EXERCISE AIM -> Return each line containing "shown".

ENTRIES ->
##############################

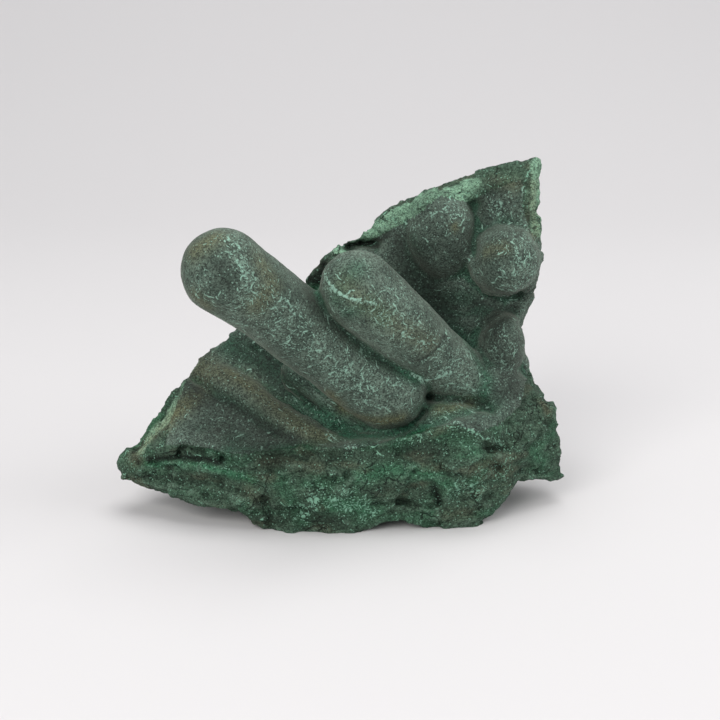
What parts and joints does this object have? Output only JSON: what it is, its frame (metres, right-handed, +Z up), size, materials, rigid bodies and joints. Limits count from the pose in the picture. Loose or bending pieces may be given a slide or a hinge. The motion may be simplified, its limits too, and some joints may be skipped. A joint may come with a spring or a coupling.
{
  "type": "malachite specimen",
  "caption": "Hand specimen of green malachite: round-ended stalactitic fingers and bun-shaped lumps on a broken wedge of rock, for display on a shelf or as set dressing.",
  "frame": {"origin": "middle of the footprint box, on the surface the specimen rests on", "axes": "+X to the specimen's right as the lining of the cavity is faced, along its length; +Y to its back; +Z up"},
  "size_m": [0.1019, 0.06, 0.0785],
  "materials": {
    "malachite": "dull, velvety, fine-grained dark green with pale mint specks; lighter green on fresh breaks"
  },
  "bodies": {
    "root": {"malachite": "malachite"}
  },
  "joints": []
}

##############################

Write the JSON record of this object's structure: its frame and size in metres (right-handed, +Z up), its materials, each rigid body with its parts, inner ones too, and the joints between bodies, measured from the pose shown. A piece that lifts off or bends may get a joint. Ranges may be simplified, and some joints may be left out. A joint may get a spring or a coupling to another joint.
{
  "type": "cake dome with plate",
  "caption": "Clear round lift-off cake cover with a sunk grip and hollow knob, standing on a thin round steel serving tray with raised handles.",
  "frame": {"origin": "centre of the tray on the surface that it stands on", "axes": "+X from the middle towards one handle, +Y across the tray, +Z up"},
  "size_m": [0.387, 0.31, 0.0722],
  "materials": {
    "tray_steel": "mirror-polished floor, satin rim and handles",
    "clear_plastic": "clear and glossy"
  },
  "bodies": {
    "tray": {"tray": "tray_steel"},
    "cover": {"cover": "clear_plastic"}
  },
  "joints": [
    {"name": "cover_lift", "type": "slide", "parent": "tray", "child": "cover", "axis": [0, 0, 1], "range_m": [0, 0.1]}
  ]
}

##############################

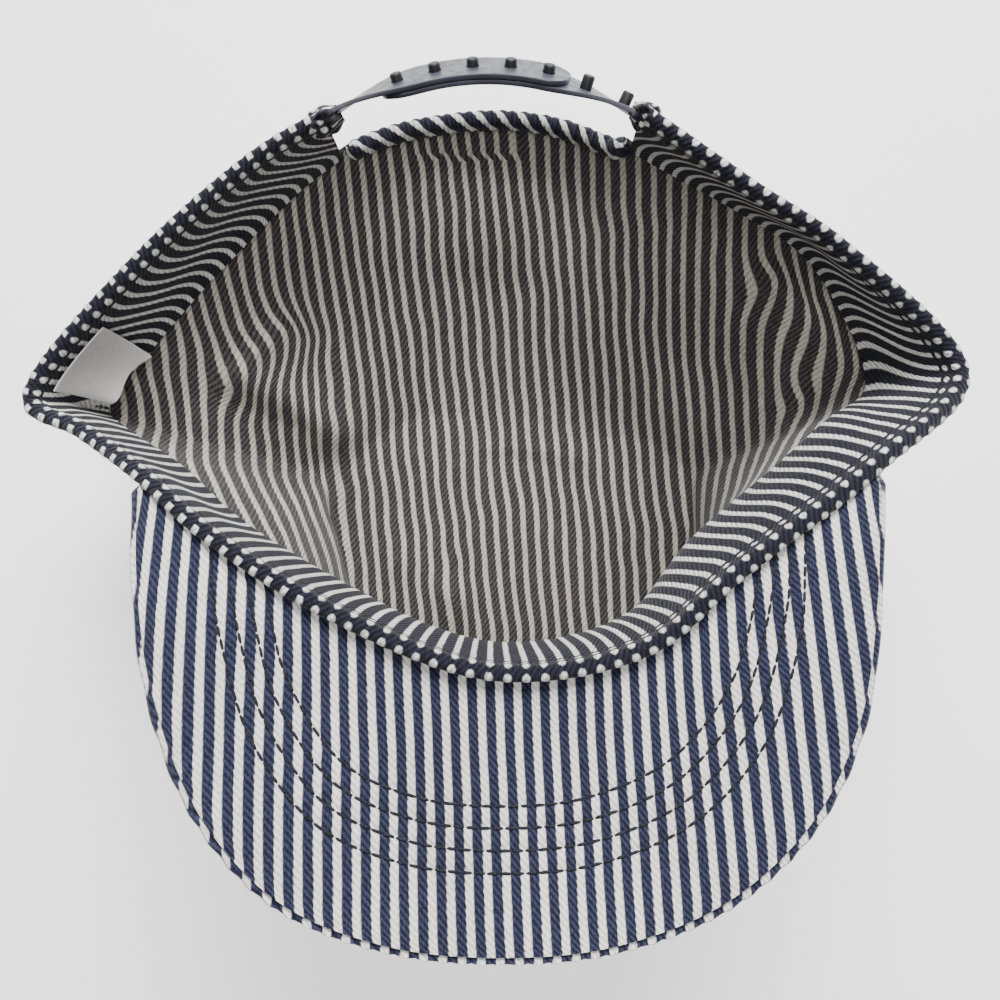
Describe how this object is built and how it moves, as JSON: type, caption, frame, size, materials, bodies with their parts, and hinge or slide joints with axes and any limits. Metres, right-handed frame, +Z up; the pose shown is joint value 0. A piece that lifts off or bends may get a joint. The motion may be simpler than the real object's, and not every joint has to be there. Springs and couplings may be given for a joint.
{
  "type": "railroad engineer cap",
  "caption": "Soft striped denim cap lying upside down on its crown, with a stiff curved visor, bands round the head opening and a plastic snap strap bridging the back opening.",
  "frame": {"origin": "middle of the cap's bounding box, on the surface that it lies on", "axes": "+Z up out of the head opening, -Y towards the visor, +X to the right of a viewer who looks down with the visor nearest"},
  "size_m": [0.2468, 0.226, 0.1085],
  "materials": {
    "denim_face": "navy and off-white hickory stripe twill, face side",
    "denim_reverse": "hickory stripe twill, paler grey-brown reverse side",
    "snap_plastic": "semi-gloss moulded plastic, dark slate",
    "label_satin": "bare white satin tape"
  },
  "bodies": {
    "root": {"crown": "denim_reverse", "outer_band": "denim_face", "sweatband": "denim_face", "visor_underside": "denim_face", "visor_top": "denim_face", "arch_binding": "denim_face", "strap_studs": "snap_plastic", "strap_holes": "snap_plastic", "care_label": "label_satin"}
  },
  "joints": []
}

##############################

WRITTEN RESPONSE ->
Write the JSON record of this object's structure: its frame and size in metres (right-handed, +Z up), its materials, each rigid body with its parts, inner ones too, and the joints between bodies, measured from the pose shown. A piece that lifts off or bends may get a joint. Ranges may be simplified, and some joints may be left out. A joint may get a spring or a coupling to another joint.
Describe how this object is built and how it moves, as JSON: type, caption, frame, size, materials, bodies with their parts, and hinge or slide joints with axes and any limits. Metres, right-handed frame, +Z up; the pose shown is joint value 0. A piece that lifts off or bends may get a joint. The motion may be simpler than the real object's, and not every joint has to be there. Springs and couplings may be given for a joint.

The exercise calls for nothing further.